**DIRECTIVE:** Quote verbatim everything from the line containing "# The threads, from" down to the line containing "lamp_distance = 20.35 * end_plane", with both of those lines included and no others.

Start of SOURCE MATERIAL

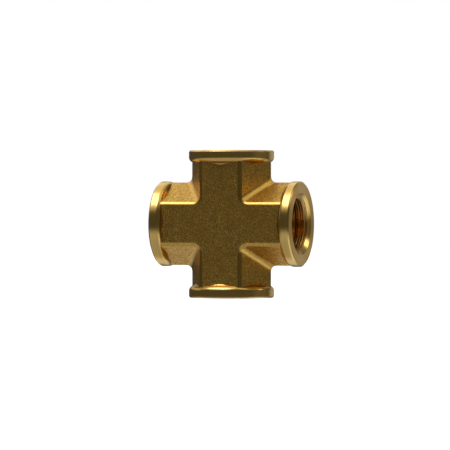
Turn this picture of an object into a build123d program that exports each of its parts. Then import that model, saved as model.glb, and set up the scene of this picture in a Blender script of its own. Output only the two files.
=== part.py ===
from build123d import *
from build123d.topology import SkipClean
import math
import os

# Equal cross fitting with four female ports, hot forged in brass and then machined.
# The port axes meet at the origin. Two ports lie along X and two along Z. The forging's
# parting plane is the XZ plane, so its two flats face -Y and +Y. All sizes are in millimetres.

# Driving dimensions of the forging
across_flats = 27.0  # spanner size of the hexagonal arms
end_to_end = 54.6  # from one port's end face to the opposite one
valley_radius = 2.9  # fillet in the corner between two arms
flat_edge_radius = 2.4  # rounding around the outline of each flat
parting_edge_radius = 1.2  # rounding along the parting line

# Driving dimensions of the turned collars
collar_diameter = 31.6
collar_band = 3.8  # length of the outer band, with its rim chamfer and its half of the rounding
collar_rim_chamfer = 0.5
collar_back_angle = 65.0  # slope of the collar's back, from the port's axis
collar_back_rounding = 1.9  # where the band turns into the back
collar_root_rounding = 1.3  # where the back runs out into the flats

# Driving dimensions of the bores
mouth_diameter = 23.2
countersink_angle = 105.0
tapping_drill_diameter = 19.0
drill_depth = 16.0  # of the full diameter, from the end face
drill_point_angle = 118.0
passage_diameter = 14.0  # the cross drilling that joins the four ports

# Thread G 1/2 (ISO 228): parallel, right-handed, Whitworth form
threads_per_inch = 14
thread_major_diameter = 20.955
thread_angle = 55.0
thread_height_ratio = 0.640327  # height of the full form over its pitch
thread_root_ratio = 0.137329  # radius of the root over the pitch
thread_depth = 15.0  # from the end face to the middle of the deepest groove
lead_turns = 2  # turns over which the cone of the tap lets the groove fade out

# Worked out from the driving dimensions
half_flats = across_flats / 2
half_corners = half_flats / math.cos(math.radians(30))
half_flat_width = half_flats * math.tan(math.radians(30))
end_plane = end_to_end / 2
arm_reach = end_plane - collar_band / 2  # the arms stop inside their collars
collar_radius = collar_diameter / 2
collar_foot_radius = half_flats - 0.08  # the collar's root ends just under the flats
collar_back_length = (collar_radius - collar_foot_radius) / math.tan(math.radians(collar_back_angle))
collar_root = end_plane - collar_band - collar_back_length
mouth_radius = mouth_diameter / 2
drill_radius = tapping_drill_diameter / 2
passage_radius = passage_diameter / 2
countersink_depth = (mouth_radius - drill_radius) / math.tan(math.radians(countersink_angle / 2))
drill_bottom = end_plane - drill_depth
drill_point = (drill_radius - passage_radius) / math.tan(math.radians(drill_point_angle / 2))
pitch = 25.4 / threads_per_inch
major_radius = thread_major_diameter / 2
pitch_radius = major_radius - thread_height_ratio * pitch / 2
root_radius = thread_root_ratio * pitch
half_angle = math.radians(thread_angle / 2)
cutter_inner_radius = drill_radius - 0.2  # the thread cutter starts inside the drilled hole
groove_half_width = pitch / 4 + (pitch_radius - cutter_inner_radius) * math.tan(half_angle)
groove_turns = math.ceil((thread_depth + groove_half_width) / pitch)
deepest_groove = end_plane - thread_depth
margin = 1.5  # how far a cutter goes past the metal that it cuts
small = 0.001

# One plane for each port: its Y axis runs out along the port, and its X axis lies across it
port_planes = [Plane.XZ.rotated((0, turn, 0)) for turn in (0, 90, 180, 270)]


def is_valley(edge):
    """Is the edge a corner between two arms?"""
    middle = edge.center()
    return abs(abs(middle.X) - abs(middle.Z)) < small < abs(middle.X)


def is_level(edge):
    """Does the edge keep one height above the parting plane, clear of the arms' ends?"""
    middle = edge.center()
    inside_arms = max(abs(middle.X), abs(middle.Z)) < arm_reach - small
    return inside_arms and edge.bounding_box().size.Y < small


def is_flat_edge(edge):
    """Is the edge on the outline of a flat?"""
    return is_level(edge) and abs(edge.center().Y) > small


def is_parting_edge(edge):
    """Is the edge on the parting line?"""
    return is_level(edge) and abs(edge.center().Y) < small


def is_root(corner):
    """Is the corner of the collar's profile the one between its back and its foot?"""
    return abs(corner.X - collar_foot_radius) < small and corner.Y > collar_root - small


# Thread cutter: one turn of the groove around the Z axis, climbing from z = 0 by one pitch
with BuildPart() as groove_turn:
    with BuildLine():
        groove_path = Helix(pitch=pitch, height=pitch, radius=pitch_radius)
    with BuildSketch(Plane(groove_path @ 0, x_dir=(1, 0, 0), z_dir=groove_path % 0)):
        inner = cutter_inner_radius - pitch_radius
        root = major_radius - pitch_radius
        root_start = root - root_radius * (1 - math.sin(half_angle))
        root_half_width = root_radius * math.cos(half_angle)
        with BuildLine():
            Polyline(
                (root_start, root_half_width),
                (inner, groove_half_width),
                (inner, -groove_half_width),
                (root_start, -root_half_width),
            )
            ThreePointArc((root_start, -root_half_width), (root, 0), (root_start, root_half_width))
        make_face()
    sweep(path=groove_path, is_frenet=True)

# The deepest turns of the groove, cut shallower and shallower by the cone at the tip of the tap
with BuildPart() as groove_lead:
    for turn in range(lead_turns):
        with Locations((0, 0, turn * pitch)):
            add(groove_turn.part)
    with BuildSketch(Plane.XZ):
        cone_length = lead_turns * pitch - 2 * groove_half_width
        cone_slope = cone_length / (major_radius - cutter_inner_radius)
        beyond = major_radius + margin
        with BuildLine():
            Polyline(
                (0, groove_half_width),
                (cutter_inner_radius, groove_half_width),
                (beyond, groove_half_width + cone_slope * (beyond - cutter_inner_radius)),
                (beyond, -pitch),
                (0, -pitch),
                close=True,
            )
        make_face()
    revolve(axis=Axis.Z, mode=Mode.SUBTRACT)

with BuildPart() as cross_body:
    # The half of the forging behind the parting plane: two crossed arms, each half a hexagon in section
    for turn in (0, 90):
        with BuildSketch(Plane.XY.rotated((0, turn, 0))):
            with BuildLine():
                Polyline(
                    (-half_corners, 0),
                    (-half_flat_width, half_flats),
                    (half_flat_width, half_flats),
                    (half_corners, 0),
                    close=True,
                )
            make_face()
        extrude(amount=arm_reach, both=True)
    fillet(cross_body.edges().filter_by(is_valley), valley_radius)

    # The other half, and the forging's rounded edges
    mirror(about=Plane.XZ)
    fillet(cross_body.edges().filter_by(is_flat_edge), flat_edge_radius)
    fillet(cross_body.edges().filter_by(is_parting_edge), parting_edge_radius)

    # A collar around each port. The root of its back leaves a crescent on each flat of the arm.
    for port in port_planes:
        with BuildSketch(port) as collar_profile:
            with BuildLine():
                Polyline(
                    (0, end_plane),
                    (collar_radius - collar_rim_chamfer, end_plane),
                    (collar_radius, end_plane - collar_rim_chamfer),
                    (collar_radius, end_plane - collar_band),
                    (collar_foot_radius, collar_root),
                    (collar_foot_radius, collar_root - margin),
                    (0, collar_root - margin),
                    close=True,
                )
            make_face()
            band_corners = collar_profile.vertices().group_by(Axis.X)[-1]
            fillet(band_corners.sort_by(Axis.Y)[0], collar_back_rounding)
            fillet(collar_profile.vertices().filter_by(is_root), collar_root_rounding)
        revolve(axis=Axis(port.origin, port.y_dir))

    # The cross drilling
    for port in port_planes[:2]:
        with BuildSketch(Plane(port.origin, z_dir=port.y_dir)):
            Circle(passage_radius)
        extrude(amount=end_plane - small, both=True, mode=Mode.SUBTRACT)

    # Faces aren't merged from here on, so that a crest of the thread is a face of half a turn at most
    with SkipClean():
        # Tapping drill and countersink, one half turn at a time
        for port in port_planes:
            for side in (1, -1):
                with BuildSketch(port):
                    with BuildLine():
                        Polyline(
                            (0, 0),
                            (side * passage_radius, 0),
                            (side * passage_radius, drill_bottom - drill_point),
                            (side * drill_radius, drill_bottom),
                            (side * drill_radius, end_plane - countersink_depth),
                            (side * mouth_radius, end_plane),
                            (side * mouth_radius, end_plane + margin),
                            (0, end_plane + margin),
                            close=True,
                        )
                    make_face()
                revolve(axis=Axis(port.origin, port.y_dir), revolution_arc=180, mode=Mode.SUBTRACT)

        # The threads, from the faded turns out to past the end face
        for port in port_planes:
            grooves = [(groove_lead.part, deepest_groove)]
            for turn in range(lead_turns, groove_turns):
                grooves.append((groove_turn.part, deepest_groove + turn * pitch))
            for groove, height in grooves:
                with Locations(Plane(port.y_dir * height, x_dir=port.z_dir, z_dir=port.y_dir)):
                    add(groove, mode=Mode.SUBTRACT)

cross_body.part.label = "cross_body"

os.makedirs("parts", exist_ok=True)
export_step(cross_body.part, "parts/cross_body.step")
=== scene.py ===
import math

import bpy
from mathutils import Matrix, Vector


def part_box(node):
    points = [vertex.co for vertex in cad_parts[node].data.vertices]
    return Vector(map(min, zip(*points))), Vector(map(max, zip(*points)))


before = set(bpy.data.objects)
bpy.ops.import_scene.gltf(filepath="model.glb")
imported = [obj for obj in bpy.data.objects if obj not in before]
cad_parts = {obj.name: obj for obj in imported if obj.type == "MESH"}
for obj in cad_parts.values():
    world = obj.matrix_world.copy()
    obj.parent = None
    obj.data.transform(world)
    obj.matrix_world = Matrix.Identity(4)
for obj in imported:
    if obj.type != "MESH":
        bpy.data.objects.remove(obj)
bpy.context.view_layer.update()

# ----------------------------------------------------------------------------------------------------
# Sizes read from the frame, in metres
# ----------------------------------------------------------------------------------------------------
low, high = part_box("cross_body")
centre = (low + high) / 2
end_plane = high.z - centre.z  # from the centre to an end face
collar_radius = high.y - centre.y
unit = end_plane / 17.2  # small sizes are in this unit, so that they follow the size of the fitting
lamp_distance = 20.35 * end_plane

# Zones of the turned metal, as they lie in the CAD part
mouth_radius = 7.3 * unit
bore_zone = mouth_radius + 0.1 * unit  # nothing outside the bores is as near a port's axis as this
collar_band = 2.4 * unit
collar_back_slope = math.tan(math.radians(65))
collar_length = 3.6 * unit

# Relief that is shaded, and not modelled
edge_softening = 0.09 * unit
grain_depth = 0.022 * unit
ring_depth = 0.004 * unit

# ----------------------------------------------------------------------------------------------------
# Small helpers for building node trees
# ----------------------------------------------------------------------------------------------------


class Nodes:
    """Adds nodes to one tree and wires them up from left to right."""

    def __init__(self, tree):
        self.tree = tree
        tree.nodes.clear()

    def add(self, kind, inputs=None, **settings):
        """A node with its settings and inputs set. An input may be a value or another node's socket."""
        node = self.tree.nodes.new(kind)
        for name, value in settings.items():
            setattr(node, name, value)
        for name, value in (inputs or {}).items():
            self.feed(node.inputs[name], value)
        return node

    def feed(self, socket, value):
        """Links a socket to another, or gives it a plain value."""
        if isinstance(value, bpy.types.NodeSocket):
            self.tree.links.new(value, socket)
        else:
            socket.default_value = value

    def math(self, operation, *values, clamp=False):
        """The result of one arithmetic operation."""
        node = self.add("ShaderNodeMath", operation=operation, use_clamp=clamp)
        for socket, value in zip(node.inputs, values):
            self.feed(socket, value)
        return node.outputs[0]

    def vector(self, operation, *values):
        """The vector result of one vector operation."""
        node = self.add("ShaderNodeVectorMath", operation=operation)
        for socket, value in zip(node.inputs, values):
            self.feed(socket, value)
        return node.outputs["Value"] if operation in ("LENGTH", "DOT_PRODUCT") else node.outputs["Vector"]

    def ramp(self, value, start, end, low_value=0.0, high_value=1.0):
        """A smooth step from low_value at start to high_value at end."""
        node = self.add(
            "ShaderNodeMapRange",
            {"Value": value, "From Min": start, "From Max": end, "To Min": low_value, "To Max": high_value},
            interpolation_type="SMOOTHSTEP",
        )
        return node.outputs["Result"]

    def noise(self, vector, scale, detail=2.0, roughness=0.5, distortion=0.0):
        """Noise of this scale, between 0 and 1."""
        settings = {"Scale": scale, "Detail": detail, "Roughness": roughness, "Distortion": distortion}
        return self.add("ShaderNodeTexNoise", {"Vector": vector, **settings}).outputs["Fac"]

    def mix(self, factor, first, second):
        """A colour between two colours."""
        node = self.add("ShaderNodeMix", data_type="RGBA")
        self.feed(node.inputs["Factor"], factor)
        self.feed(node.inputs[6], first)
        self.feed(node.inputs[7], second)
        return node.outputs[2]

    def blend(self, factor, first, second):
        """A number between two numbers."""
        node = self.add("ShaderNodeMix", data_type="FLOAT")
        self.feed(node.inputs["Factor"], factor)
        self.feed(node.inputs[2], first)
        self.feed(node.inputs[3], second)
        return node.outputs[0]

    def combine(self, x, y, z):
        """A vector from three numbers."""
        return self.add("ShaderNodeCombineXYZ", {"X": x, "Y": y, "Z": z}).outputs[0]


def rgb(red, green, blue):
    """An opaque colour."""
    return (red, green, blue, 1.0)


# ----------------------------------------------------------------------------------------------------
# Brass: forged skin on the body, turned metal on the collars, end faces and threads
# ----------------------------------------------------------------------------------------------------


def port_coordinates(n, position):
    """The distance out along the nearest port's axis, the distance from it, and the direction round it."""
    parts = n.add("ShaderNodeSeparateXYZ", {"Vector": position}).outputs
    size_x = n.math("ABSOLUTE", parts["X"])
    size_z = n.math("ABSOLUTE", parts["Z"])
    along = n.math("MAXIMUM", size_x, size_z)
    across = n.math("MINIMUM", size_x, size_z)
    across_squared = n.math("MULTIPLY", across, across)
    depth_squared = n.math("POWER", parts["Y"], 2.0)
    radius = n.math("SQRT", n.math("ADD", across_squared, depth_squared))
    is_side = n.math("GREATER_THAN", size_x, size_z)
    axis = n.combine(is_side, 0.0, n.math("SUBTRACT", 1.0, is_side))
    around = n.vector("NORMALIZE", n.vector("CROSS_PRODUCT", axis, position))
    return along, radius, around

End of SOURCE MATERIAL

**FULL OUTPUT:**
        # The threads, from the faded turns out to past the end face
        for port in port_planes:
            grooves = [(groove_lead.part, deepest_groove)]
            for turn in range(lead_turns, groove_turns):
                grooves.append((groove_turn.part, deepest_groove + turn * pitch))
            for groove, height in grooves:
                with Locations(Plane(port.y_dir * height, x_dir=port.z_dir, z_dir=port.y_dir)):
                    add(groove, mode=Mode.SUBTRACT)

cross_body.part.label = "cross_body"

os.makedirs("parts", exist_ok=True)
export_step(cross_body.part, "parts/cross_body.step")
=== scene.py ===
import math

import bpy
from mathutils import Matrix, Vector


def part_box(node):
    points = [vertex.co for vertex in cad_parts[node].data.vertices]
    return Vector(map(min, zip(*points))), Vector(map(max, zip(*points)))


before = set(bpy.data.objects)
bpy.ops.import_scene.gltf(filepath="model.glb")
imported = [obj for obj in bpy.data.objects if obj not in before]
cad_parts = {obj.name: obj for obj in imported if obj.type == "MESH"}
for obj in cad_parts.values():
    world = obj.matrix_world.copy()
    obj.parent = None
    obj.data.transform(world)
    obj.matrix_world = Matrix.Identity(4)
for obj in imported:
    if obj.type != "MESH":
        bpy.data.objects.remove(obj)
bpy.context.view_layer.update()

# ----------------------------------------------------------------------------------------------------
# Sizes read from the frame, in metres
# ----------------------------------------------------------------------------------------------------
low, high = part_box("cross_body")
centre = (low + high) / 2
end_plane = high.z - centre.z  # from the centre to an end face
collar_radius = high.y - centre.y
unit = end_plane / 17.2  # small sizes are in this unit, so that they follow the size of the fitting
lamp_distance = 20.35 * end_plane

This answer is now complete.